In favor: Monique Lamar Silvia, who made the motion, with Michael Balls and George Copeland.
Absent on Feb. 3: Reggie Williams II, Priscilla Garcia.
The 2020 council that decided 8-1 to allow dispensaries (John Milne opposed) included Moore, Boensch, Ostash, Balls and Williams.
Since then, Williams and Balls have aired misgivings on their decisions. They have cited marijuana use among young people, Williams speaking from law enforcement and Balls as a Big Brothers mentor. At the same time, they have acknowledged that young people get cannabis from adult friends and even family, not from the city’s dozen current shops, which follow far stronger age standards than many party stores with beer, booze and loose cigarettes.

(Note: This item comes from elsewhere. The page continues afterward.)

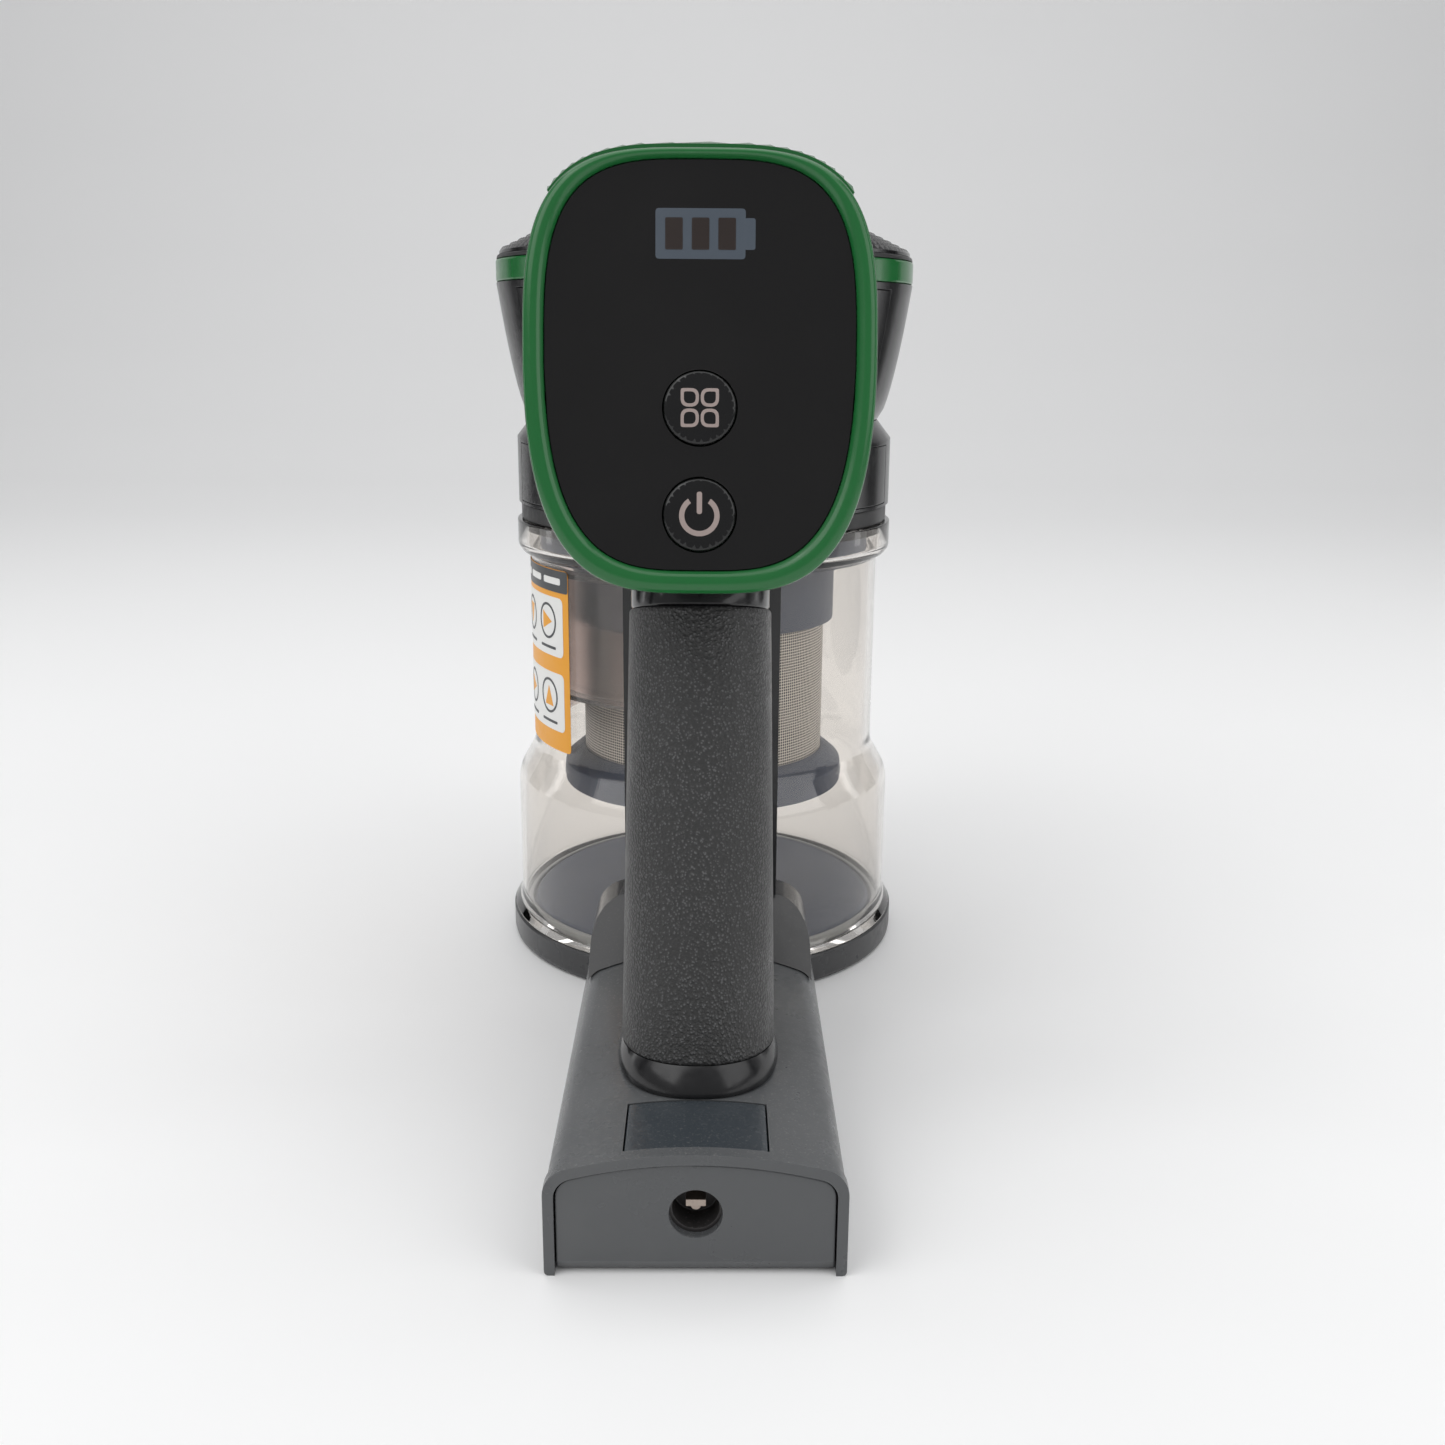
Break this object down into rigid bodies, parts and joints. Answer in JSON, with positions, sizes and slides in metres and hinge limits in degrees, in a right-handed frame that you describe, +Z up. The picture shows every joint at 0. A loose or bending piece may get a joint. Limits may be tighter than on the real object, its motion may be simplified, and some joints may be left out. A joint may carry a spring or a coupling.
{
  "type": "handheld vacuum",
  "caption": "Cordless cyclone vacuum with a clear dust cup on a hinged lid, flared motor head, rear display, textured grip and slide-on battery pack.",
  "frame": {"origin": "on the dust cup's axis, in the plane that the cup's lid and the battery pack stand on", "axes": "+Z up along the cup's axis, +Y towards the inlet, +X to the right seen from behind the grip"},
  "size_m": [0.1374, 0.3114, 0.252],
  "materials": {
    "housing_gloss": "gloss",
    "cover_gloss": "gloss",
    "ring_black": "satin",
    "green_gloss": "gloss",
    "cap_gloss": "gloss",
    "filter_felt": "matte",
    "filter_paper": "matte",
    "motor_steel": "satin",
    "motor_rubber": "matte",
    "board": "satin",
    "inner_plastic": "satin",
    "impeller_alloy": "satin",
    "pod_gloss": "gloss",
    "display_black": "gloss",
    "switch_metal": "satin",
    "grip_rubber": "textured",
    "grip_gloss": "gloss",
    "pack_satin": "satin",
    "contact_gold": "polished",
    "wire_red": "satin",
    "button_black": "gloss",
    "cup_clear": "clear",
    "label_film": "satin",
    "inlet_black": "satin",
    "guide_smoke": "satin",
    "lid_grey": "gloss",
    "blue_grey": "satin",
    "seal_pale": "matte",
    "mesh_steel": "woven",
    "jack_black": "satin",
    "cell_wrap": "satin",
    "release_gloss": "gloss"
  },
  "bodies": {
    "main_unit": {"filter_housing": "housing_gloss", "housing_ring": "ring_black", "housing_rear_cover": "cover_gloss", "motor_housing": "housing_gloss", "motor_rear_cover": "cover_gloss", "accent_band": "green_gloss", "cap_seat": "ring_black", "exhaust_filter": "filter_felt", "motor_can": "motor_steel", "motor_mount": "motor_rubber", "motor_board": "board", "diffuser": "inner_plastic", "shaft_bearings": "motor_steel", "pod_left": "pod_gloss", "pod_right": "pod_gloss", "top_cover": "green_gloss", "display_bezel": "green_gloss", "display_lens": "display_black", "display_board": "board", "tact_switches": "switch_metal", "grip_left": "inner_plastic", "grip_right": "inner_plastic", "grip_sleeve": "grip_rubber", "grip_neck": "grip_gloss", "grip_collar": "grip_gloss", "spine_cover": "grip_gloss", "battery_dock": "pack_satin", "dock_contacts": "contact_gold", "wire_harness": "wire_red", "handle_screws": "switch_metal"},
    "rotor_set": {"rotor": "motor_steel", "impeller": "impeller_alloy"},
    "cap": {"top_cap": "cap_gloss"},
    "power_key": {"power_button": "button_black"},
    "mode_key": {"mode_button": "button_black"},
    "release_key": {"cup_release": "green_gloss"},
    "dust_cup": {"cup_shell": "cup_clear", "cup_seal": "motor_rubber", "cup_label": "label_film", "inlet_tube": "inlet_black", "inlet_guide": "guide_smoke", "inlet_contacts": "contact_gold", "hinge_bracket": "inlet_black", "latch_bracket": "inlet_black"},
    "lid": {"cup_lid": "lid_grey", "lid_disc": "blue_grey", "lid_seal": "seal_pale"},
    "latch": {"lid_latch": "inlet_black"},
    "filter_set": {"filter_collar": "blue_grey", "mesh_screen": "mesh_steel", "filter_skirt": "blue_grey", "hepa_filter": "filter_paper"},
    "battery": {"battery_shell": "pack_satin", "battery_end_cap": "pack_satin", "dc_jack": "jack_black", "dc_contacts": "contact_gold", "battery_cells": "cell_wrap", "battery_board": "board"},
    "battery_key": {"battery_release": "release_gloss"}
  },
  "joints": [
    {"name": "rotor_spin", "type": "hinge", "parent": "main_unit", "child": "rotor_set", "pos_m": [0, 0, 0.2], "axis": [0, 0, 1], "continuous": true},
    {"name": "cap_twist", "type": "hinge", "parent": "main_unit", "child": "cap", "pos_m": [0, 0, 0.234], "axis": [0, 0, 1], "range_deg": [0, 25]},
    {"name": "power_press", "type": "slide", "parent": "main_unit", "child": "power_key", "axis": [0, 0.9903, -0.1392], "range_m": [0, 0.001], "stiffness_N_per_m": 600, "springref_m": -0.0005},
    {"name": "mode_press", "type": "slide", "parent": "main_unit", "child": "mode_key", "axis": [0, 0.9903, -0.1392], "range_m": [0, 0.001], "stiffness_N_per_m": 600, "springref_m": -0.0005},
    {"name": "cup_release_press", "type": "slide", "parent": "main_unit", "child": "release_key", "axis": [0, -1, 0], "range_m": [0, 0.0025], "stiffness_N_per_m": 500, "springref_m": -0.001},
    {"name": "cup_slide", "type": "slide", "parent": "main_unit", "child": "dust_cup", "axis": [0, 0, -1], "range_m": [0, 0.1]},
    {"name": "lid_hinge", "type": "hinge", "parent": "dust_cup", "child": "lid", "pos_m": [0, -0.0663, 0.005], "axis": [-1, 0, 0], "range_deg": [0, 90]},
    {"name": "latch_pivot", "type": "hinge", "parent": "dust_cup", "child": "latch", "pos_m": [0, 0.0715, 0.024], "axis": [1, 0, 0], "range_deg": [0, 12], "stiffness_Nm_per_rad": 0.3, "springref_deg": -5.73},
    {"name": "filter_twist", "type": "hinge", "parent": "main_unit", "child": "filter_set", "pos_m": [0, 0, 0.14], "axis": [0, 0, 1], "range_deg": [0, 25]},
    {"name": "battery_slide", "type": "slide", "parent": "main_unit", "child": "battery", "axis": [0, -1, 0], "range_m": [0, 0.14]},
    {"name": "battery_release_press", "type": "slide", "parent": "battery", "child": "battery_key", "axis": [0, 0, -1], "range_m": [0, 0.0015], "stiffness_N_per_m": 800, "springref_m": -0.0006}
  ]
}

Silvia and Copeland potentially could enlist with Balls and Williams, making Garcia the swing vote. In her only cannabis ballot of her tenure, she supported the conversion of the former Hamilton Bakery site on Gratiot, which places her with Moore, Boensch, Ostash and Flores.
Michigan voters passed 2018 legalization with 56 percent in favor. Of more than 500 local communities, about 400 are not allowing sales. Saginaw joins the other 100 — including nearly all the older cities, even conservative Grand Rapids — that have given the go-ahead. Shared revenue from the 10 percent state excise tax provides about $60,000 per dispensary per year.
Veterans Balls and Williams aren’t the only members with mixed feelings. Copeland voted in favor on the zoning board, but against on the council.
Meanwhile, Moore and Ostash are delegates on the planning commission, and they noted that no grievances have come forth since the early onset, when Saginaw High parents successfully blocked a location at Sheridan and Webber.
Silvia’s proposal first was outlined earlier this year by Joyce Seals — Board of Education trustee, and chair of the county’s Health Equity Council and also the Saginaw County Prevention Coalition, created as the Family Youth Initiative under retired Probate Judge Faye Harrison.
Seals reported “shocking” levels of use in middle school and down into elementary, backed by stories of children finding and consuming gummy products left by negligent elders.
Group members frown upon any sort of drug use and abuse, while airing specific concerns about THC’s health developmental effects on children and teens, which may not be general knowledge because marijuana is not viewed as a “hard” drug like heroin, crack cocaine or even excessive alcohol, or fatally dangerous like today’s prescription painkillers.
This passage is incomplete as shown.